**What is asked:**
Reproduce the entire listing word for word.
## start Source data
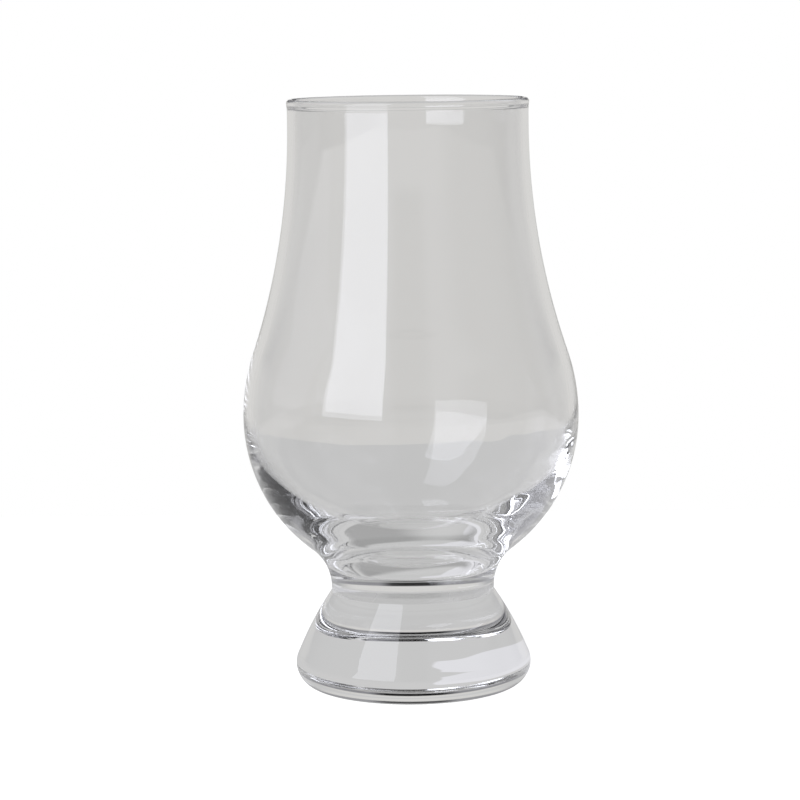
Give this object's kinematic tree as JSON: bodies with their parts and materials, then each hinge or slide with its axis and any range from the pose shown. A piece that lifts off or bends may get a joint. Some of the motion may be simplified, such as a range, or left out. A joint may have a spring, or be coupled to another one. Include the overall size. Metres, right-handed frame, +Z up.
{
  "type": "whisky nosing glass",
  "caption": "Clear tulip-shaped nosing glass: round belly, chimney narrowing to a melted rim, short neck and a flared solid foot.",
  "frame": {"origin": "middle of the foot's underside, on the table", "axes": "+Z up along the glass's axis of symmetry, towards the mouth; +X and +Y are free to choose on a turned shape, and the picture looks along +Y"},
  "size_m": [0.0654, 0.0654, 0.115],
  "materials": {
    "clear_glass": "fire-polished, smooth and clear"
  },
  "bodies": {
    "root": {"bowl": "clear_glass", "foot": "clear_glass"}
  },
  "joints": []
}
## end Source data
**Task response:**
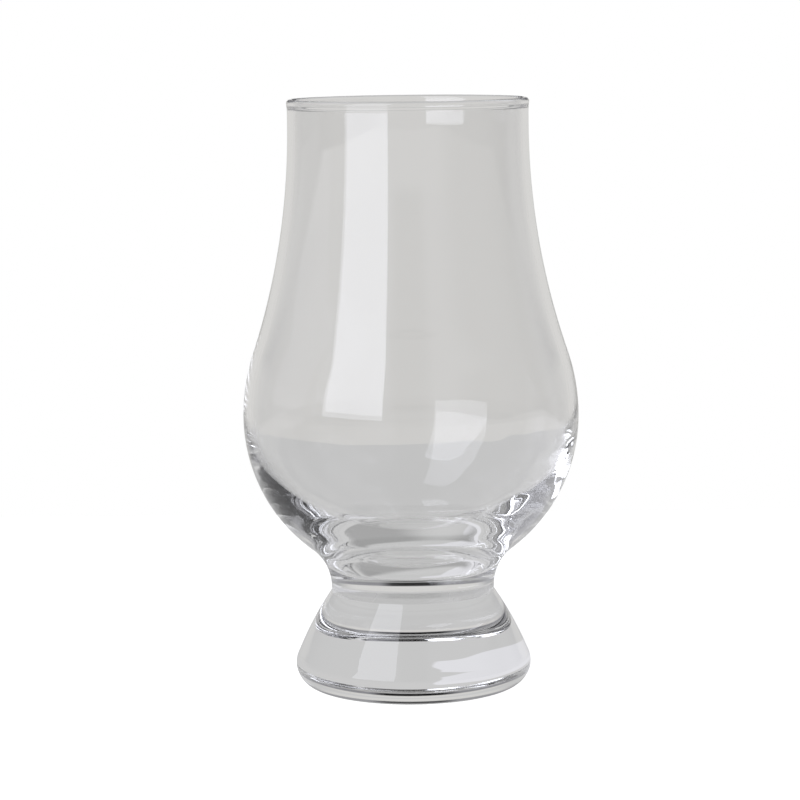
Give this object's kinematic tree as JSON: bodies with their parts and materials, then each hinge or slide with its axis and any range from the pose shown. A piece that lifts off or bends may get a joint. Some of the motion may be simplified, such as a range, or left out. A joint may have a spring, or be coupled to another one. Include the overall size. Metres, right-handed frame, +Z up.
{
  "type": "whisky nosing glass",
  "caption": "Clear tulip-shaped nosing glass: round belly, chimney narrowing to a melted rim, short neck and a flared solid foot.",
  "frame": {"origin": "middle of the foot's underside, on the table", "axes": "+Z up along the glass's axis of symmetry, towards the mouth; +X and +Y are free to choose on a turned shape, and the picture looks along +Y"},
  "size_m": [0.0654, 0.0654, 0.115],
  "materials": {
    "clear_glass": "fire-polished, smooth and clear"
  },
  "bodies": {
    "root": {"bowl": "clear_glass", "foot": "clear_glass"}
  },
  "joints": []
}